Tablespace Management Ideally, the AW ideally should be partitioned to store the different partitions (e.g. months) of data in different AW$LOBS as it improves update and query performance. The tablespaces should be split into multiple data files since it improves update performance. Generally, use disk arrays that favor write performance. For example, RAID 0+1 or RAID 10. RAID 5 does not favor write performance, but read performance.
2.CPUs/ Parallelism
CPU speed and number of CPUs is another consideration when considering the server. One of the great advantages of Oracle OLAP is that it is multi threaded and queries and builds can run in parallel utilizing multiple CPUs. Oracle Real Application Clusters (RAC 10g) can also be used; parallel update can be turned off for AWs only.
How many CPUs? We recommend that 2 CPUs should be the minimum used when building serially, one for all other server processes and one for OLAP. To parallel build, where you have partitioned the data, you can load and aggregate in different processes; thus multiple processors can be used, so as many CPUs as can be licensed should be utilized for an OLAP build to make it as fast as possible (1 processor per partition would be best). Note, there is a slight overheard on both load and aggregate time when parallel building, so that each partition will take slightly longer than if done one after the other in a serial build, but you're doing all at the same time so it will be faster!

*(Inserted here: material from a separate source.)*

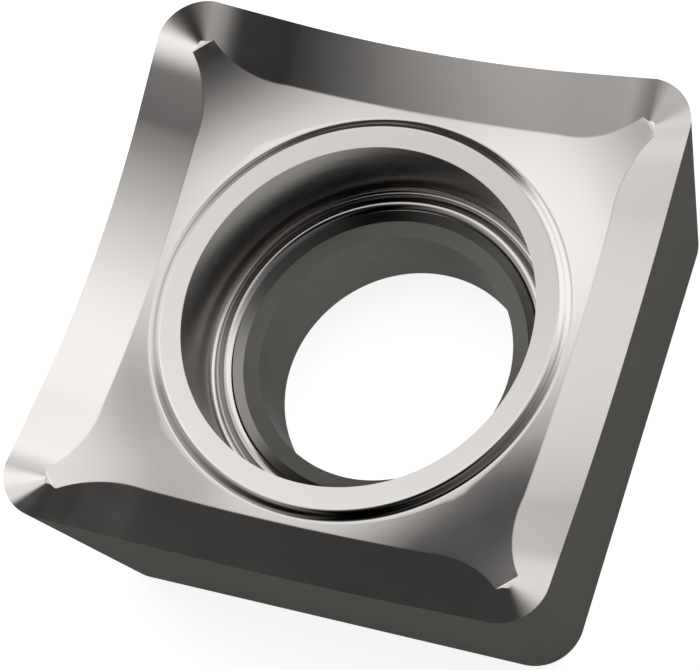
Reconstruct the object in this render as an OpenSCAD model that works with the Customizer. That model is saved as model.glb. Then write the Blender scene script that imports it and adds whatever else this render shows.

CPU Speed: As far as CPUs go, the faster the better. Tests have proven a direct correlation between CPU speed and aggregation time i.e. double your CPU speed and aggregation time will halve. For example, aggregation on a test data set with a 3G Hz machine took 17 minutes, on a 450MHz machine, it took 90 minutes.
3. Memory
Memory: the amount of RAM available for OLAP is critical : You need enough RAM available to OLAP via the OLAP_PAGE_POOL. OLAP_PAGE_POOL manages the OLAP memory pages (blocks) and should be managed to accommodate loads, aggregations and queries for your AW loads and the relational sorts and queries which should be 70% of the physical RAM available to Oracle, to be allocated to both SGA and PGA. For the OLAP build, 3G is normally the least amount that should be allocated to each of these, thus 8G of RAM is the recommended minimum amount of RAM for Oracle to run an AW load. For larger loads and for many concurrent users more memory will be needed. At query time, for example you can allocate a recommended minimum of 64M per simple query user so for 100 simultaneous users this is 6.4G (8G to accommodate query and sort overhead) available to PGA at a minimum. For a more detailed explanation of memory use, refer to MetaLink Note 414063.1.
4. Disk I/O Throughput
Contact your hardware vendor to check that disks are well balanced in relation to CPUs so that there are no I/O bottlenecks. For example you don't want to have 1 disk for 10 CPUs. |